During the 2011 NCAA Tournament, Kenneth Faried led his 13-seeded Morehead State team past the 4-seeded Louisville Cardinals. As a freshman, Faried didn’t post a very good stat-line but has been steadily improving his game. Over the last three NCAA seasons, Kenneth Faried has shown tremendous hustle and an impressive understanding of the game.
After the 2009/10 season, Faried declared for the NBA draft, but withdrew his name before the draft came around. The decision to withdraw his name seems to have been the right one, as in the 2010/11 season, Faried led the nation in rebounding with 14.51 per game, to go along with 17.3 ppg, 2.3 bpg, and 1.9 spg.
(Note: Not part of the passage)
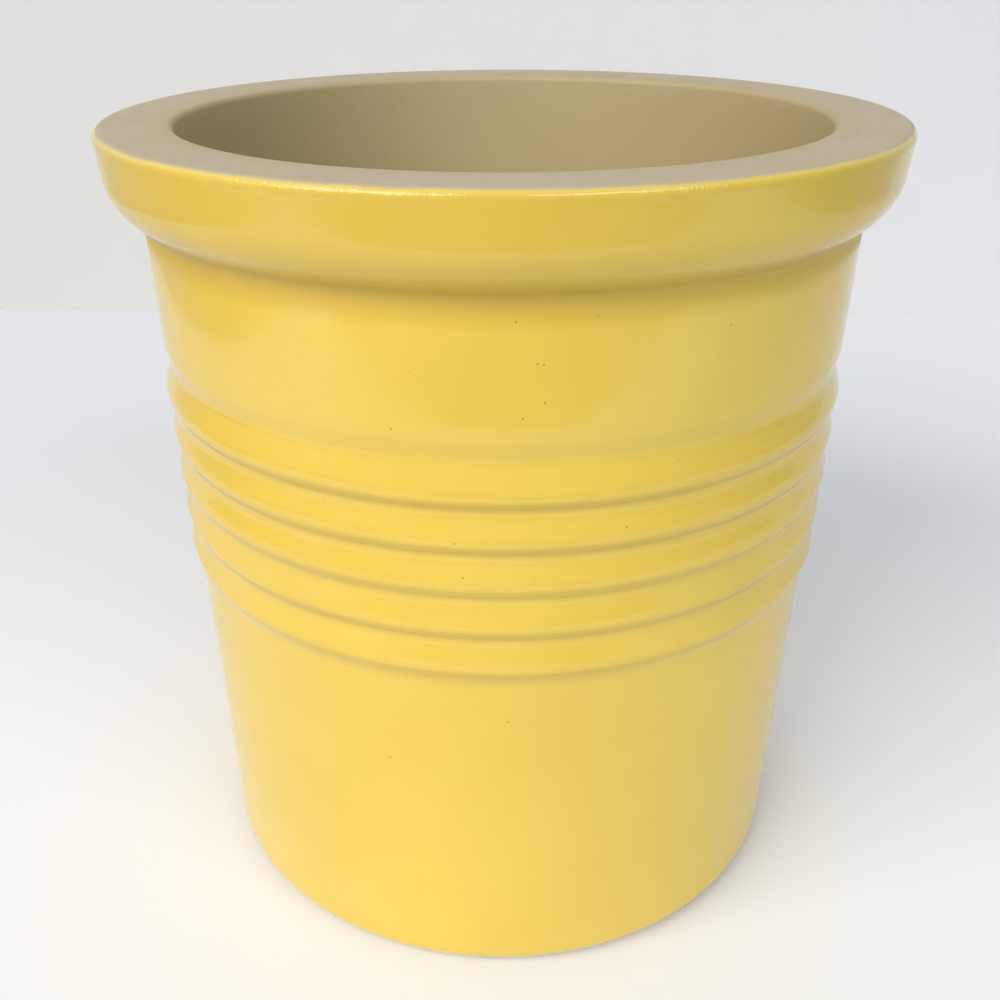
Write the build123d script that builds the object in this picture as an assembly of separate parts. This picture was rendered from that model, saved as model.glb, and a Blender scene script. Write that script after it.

Scouting Report: Kenneth Faried has a decent offensive game, as his 17 points per came with a fantastic 62.3 FG%. However, whichever teams ends up with Faried will have drafted him for his rebounding prowess. The player with the second highest rpg from last year’s NCAA season is Siena’s Ryan Rossiter, who averaged more than a whole rebound less than Faried (the next closest NCAA rebounder was a full 2.75 rebounds behind Faried’s average).
All that being said, Faried has his issues. The first of which is that Kenneth’s remarkable numbers came against lesser competition in the small Ohio Valley Conference. Although one game is just that, one game, Kenneth did show that he could compete with some of the better players the NCAA had to offer, when Morehead knocked off the afore mentioned Louisville Cardinals.
Another issue is that Faried’s offense game still needs developing. Although Faried did shoot a very good percentage at Morehead St. he had a lot of trouble at the free throw line shooting a poor 57.7% last season. He also lacks an offensive game outside of the paint. If Faried wants to succeed on offense in the NBA, he must develop some semblance of a mid-range game.
But, the biggest problem with Kenneth Faried is that he is just 6’6” without shoes (this boosts him to 6’7.5” with shoes). Faried has shown that he is a true power forward, but at just 6’7.5” and just 225 lbs, many NBA teams are worried that he will be simply over-powered by NBA big men. (Too put in perspective, the 6’6” Charles Barkley weighed in at just over 250 lbs in his playing days).
Faried knows he is undersized, but he doesn’t think it will hinder his rebounding in the NBA as he had this to say on the topic, “Most people don’t box out in the league, as you can tell by the Miami-Dallas game.”
With all that in mind, it is safe to say that despite his deficiencies, Faried was one of the hardest workers in college and will continue to be such in the NBA.
Judging the Fit: The Knicks have a few glaring needs to address in the upcoming draft; a PG of the future (this may end up being dealt with by trading for Minnesota’s Jonny Flynn… Or waiting for Chris Paul), defense, and rebounding. But as of now the Knicks only have one pick, and at #17, Kenneth Faried would easily fill at least one if not two of those needs. Plus, Faried is very athletic and can run the floor, which is a must to play for Mike D’Antoni. Faried doesn’t need the ball in his hands to be successful. He is a hustle player and has been compared to a better-rebounding version of Udonis Haslem (a fan favorite in Miami). Obviously not a franchise player, but Faried could become a very valuable piece in the NBA.
The Verdict: Faried does not top my list of prospects for the Knicks to draft, but barring a draft night trade he is probably the most realistic. As I said, Faried fills a whole for the Knicks and brings hustle and energy. Kenneth Faried may never (and probably won’t) become a premier player in the league, but he could be a great addition to many teams. And if the Knicks don’t move up in the draft, I expect to hear David Stern call Faried’s name at number seventeen.